Task to carry out: Identify the lines in the data below that contain "name" and give only how many there are.

-- Start of Supplied information --

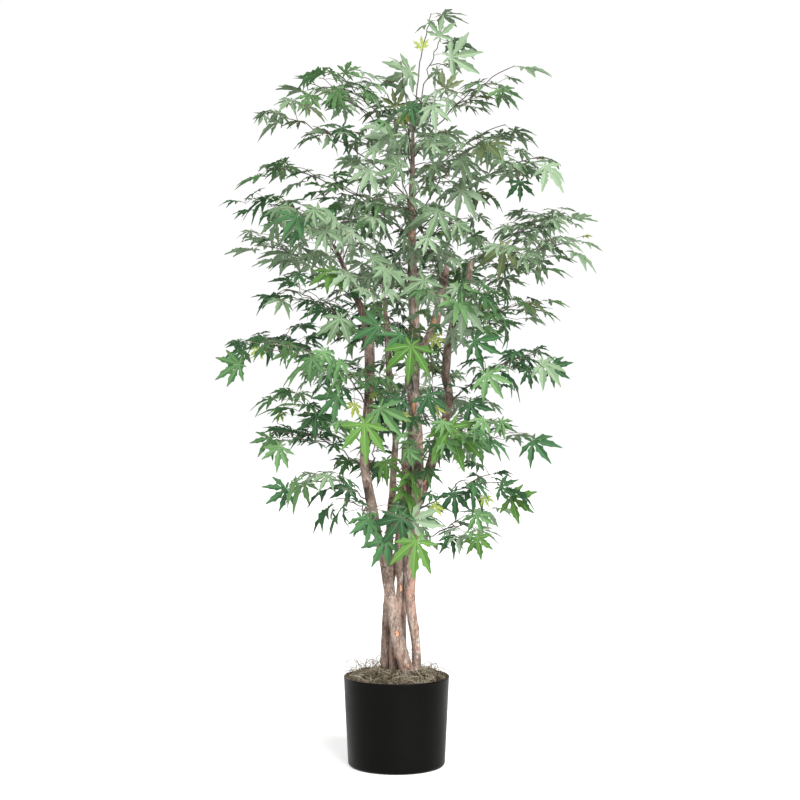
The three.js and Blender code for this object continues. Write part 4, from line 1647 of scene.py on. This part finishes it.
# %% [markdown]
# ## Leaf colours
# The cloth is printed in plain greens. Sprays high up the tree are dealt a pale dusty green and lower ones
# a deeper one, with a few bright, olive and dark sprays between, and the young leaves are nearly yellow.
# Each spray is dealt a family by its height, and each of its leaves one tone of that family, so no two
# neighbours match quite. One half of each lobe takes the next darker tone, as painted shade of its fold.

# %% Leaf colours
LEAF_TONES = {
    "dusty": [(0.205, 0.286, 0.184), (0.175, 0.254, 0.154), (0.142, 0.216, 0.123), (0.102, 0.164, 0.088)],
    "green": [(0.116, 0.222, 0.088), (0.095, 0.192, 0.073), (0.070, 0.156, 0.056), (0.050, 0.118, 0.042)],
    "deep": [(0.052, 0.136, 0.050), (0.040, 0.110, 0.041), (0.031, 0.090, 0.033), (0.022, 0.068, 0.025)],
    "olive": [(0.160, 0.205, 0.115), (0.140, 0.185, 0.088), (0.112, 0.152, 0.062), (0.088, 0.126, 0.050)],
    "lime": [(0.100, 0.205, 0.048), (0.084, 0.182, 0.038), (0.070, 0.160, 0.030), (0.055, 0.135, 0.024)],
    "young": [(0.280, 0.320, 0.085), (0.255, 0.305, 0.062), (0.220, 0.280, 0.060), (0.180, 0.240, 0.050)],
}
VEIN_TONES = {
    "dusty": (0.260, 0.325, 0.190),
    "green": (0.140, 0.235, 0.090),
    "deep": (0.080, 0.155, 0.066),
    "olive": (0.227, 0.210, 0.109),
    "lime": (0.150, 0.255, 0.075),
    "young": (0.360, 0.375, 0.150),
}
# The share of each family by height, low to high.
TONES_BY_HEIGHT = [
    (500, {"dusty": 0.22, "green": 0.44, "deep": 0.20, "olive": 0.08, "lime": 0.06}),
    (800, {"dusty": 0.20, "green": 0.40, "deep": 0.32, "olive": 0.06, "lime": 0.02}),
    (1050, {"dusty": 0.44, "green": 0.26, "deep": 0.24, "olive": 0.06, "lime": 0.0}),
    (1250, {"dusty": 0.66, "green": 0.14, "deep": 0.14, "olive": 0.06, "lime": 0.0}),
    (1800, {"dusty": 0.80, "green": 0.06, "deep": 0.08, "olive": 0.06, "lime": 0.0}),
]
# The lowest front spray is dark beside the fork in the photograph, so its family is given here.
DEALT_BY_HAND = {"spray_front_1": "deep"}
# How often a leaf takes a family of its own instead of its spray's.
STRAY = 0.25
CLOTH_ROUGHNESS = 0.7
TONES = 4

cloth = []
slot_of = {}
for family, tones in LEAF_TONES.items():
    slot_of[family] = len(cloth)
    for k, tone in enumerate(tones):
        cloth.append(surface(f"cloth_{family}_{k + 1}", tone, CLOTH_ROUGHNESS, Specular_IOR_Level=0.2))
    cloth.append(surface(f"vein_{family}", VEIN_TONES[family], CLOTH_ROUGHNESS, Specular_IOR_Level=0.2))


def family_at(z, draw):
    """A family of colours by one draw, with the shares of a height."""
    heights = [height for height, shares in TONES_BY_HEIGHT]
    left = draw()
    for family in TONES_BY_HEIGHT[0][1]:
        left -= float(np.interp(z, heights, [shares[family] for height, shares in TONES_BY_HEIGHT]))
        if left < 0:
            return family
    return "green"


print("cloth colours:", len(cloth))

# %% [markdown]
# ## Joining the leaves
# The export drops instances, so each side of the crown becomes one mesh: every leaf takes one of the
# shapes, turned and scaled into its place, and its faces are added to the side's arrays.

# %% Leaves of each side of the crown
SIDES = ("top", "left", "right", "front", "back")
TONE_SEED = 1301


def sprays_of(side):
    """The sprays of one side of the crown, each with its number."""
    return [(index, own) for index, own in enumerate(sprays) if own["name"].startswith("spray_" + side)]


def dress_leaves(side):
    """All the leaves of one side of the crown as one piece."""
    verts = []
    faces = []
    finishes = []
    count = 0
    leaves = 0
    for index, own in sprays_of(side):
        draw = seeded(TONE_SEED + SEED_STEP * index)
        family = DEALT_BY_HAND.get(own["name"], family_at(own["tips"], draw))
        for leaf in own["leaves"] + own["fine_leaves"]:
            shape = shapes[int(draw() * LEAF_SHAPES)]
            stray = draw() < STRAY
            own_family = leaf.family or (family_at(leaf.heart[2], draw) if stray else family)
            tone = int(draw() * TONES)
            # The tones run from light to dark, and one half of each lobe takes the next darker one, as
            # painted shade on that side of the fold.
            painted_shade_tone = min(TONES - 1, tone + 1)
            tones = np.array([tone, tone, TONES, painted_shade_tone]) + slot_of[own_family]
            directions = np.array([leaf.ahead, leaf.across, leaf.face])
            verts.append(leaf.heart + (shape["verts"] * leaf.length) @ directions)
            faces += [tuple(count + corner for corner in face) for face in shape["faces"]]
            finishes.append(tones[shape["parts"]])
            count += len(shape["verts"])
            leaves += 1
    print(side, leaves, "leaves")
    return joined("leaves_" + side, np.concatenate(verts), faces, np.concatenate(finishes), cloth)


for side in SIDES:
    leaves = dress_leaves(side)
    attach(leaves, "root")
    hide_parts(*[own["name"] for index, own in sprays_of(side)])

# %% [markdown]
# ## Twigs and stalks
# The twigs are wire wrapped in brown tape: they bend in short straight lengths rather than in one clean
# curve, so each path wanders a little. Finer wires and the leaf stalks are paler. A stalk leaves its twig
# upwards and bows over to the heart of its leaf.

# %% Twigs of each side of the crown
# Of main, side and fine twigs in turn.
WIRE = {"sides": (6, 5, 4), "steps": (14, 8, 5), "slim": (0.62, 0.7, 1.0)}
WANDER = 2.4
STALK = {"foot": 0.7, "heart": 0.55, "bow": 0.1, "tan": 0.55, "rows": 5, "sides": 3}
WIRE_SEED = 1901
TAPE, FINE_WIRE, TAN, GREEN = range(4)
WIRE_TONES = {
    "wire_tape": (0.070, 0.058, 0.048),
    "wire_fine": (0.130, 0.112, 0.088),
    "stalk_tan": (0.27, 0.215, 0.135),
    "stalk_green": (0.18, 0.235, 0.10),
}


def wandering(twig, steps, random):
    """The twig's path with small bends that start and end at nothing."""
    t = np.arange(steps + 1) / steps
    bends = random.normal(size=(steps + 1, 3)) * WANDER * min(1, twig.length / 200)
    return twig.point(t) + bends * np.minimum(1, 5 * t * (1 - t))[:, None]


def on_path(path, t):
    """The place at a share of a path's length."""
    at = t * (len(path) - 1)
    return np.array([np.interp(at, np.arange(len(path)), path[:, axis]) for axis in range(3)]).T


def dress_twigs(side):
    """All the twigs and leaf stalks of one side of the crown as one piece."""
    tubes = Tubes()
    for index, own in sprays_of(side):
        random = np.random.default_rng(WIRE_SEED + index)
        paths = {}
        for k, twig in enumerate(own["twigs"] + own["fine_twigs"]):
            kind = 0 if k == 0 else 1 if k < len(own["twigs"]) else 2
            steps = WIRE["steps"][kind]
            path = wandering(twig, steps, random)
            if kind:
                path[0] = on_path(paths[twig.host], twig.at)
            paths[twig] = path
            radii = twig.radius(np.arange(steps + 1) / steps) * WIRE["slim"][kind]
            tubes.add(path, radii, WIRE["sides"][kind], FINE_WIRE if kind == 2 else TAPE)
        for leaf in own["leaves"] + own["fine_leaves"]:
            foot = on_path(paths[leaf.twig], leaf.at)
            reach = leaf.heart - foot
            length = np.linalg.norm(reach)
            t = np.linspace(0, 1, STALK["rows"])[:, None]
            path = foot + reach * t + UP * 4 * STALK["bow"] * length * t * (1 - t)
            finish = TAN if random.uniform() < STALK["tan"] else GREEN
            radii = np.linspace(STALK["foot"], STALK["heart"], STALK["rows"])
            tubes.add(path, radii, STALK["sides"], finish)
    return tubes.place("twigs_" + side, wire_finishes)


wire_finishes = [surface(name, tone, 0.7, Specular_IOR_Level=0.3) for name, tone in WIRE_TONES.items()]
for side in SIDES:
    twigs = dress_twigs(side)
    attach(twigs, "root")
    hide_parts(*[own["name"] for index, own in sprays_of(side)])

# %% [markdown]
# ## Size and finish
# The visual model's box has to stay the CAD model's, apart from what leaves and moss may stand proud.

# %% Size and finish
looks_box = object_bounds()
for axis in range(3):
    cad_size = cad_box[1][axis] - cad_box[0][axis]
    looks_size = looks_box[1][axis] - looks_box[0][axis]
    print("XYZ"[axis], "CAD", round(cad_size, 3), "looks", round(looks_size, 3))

-- End of Supplied information --

In response: 5